The local areas name, in homage to Saint Isidore of Seville, provides an understanding of the regions link to religious activities. In fact, the name provides an indication of the age, since the parish seat occupies the summit of a large mountaintop, with a slope that followed the Tâmega and its effluents.

Lying on the bank of the Tâmega, also known as the Riba Tâmega, the parish occupies the flanks of the hills of Santa Cruz, delimited by Toutosa, Sobretâmega, Vila Caíz (Amarante) and the river. It is 4 km from the municipal seat.
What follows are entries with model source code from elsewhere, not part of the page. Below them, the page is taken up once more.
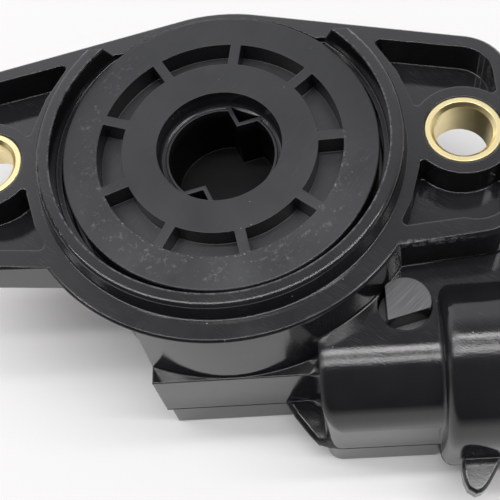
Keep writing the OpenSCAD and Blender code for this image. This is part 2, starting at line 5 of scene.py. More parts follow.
import bmesh
import bpy
from bpy.props import FloatProperty, FloatVectorProperty, PointerProperty
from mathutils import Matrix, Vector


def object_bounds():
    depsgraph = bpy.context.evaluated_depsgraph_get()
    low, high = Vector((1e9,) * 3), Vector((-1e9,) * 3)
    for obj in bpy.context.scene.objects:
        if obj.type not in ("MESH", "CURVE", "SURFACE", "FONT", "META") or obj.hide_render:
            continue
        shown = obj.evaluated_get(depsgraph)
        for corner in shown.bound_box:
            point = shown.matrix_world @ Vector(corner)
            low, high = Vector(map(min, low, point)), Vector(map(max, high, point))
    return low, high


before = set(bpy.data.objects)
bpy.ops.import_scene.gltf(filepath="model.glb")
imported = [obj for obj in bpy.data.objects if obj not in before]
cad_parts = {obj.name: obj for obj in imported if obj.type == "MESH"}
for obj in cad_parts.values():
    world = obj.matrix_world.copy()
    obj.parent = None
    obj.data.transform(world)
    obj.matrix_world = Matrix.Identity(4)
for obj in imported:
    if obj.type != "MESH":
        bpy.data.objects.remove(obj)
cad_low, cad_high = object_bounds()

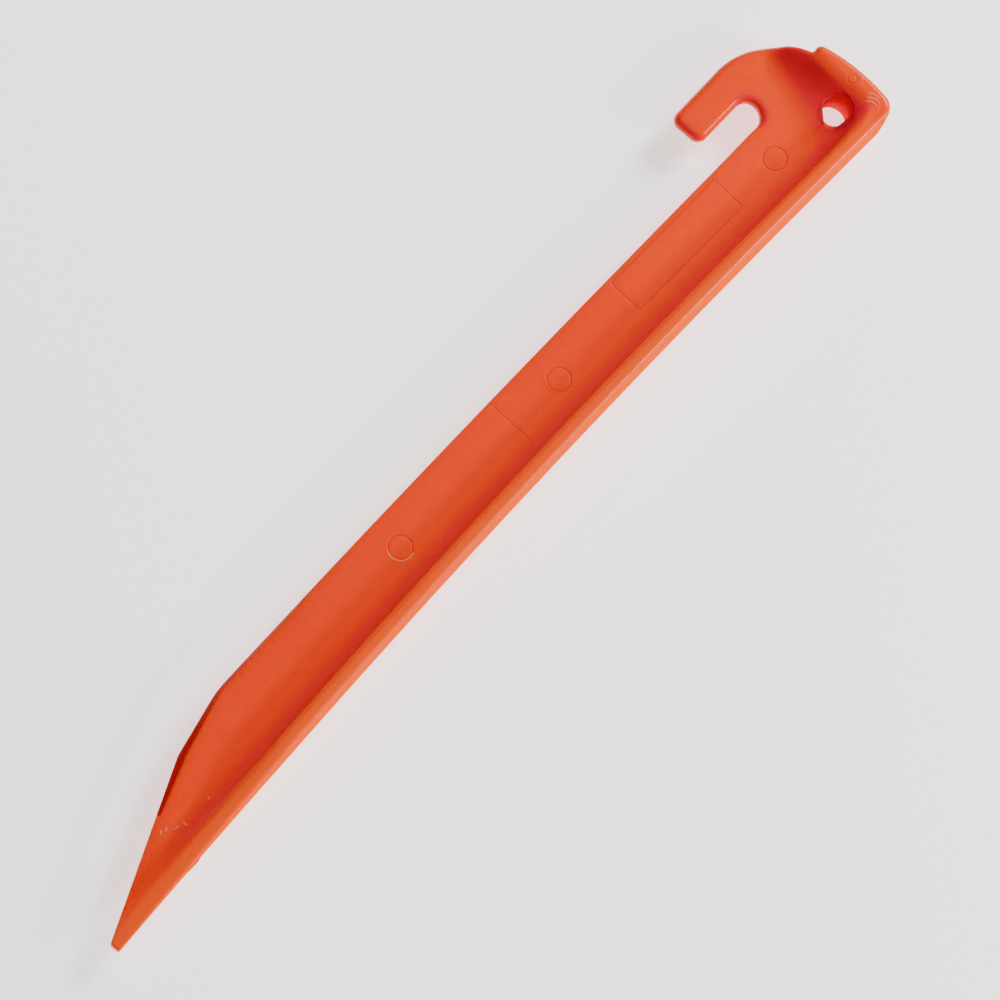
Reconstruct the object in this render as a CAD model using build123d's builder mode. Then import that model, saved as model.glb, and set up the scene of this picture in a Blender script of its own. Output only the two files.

The important point in the parish is the Centro Cultural, Recreativo e Folclórico de Santo Isidoro, the only local association that originates in Santo Isidoro.

==Economy==
The rural area is primarily responsible for agriculture, with other activities in the textile and forest industry occupying a secondary role in the communities. Industry is the important activity, responsible for employing 57% of the working population.

==Architecture==
The historical architecture of Santo Isidoro is simple, with the ostentatious Casa da Boavista, being the exception. Home to a traditional family, the interior is marked by a coat-of-arms and panels of azulejos; it was restored in order to introduce and promote rural tourism. In addition, the following architectural buildings have been classified by national patrimonial institutions:
- Bridge of Bairro (Ponte de Bairro), the medieval Romanesque bridge of a single archway, is located in the locality of Bairro, some 100 m from the community centre;
- Church of Santo Isidoro (Igreja Românica de Santo Isidoro/Igreja Paroquial de Santo Isidoro), dating from the Romanesque period, the small temple included three altars, with an image of the patron (a sculpture by Teixeira Lopes, offered in 1898 to Azevedo Maia, parish priest) and grande frescoes likely authored by Moraes.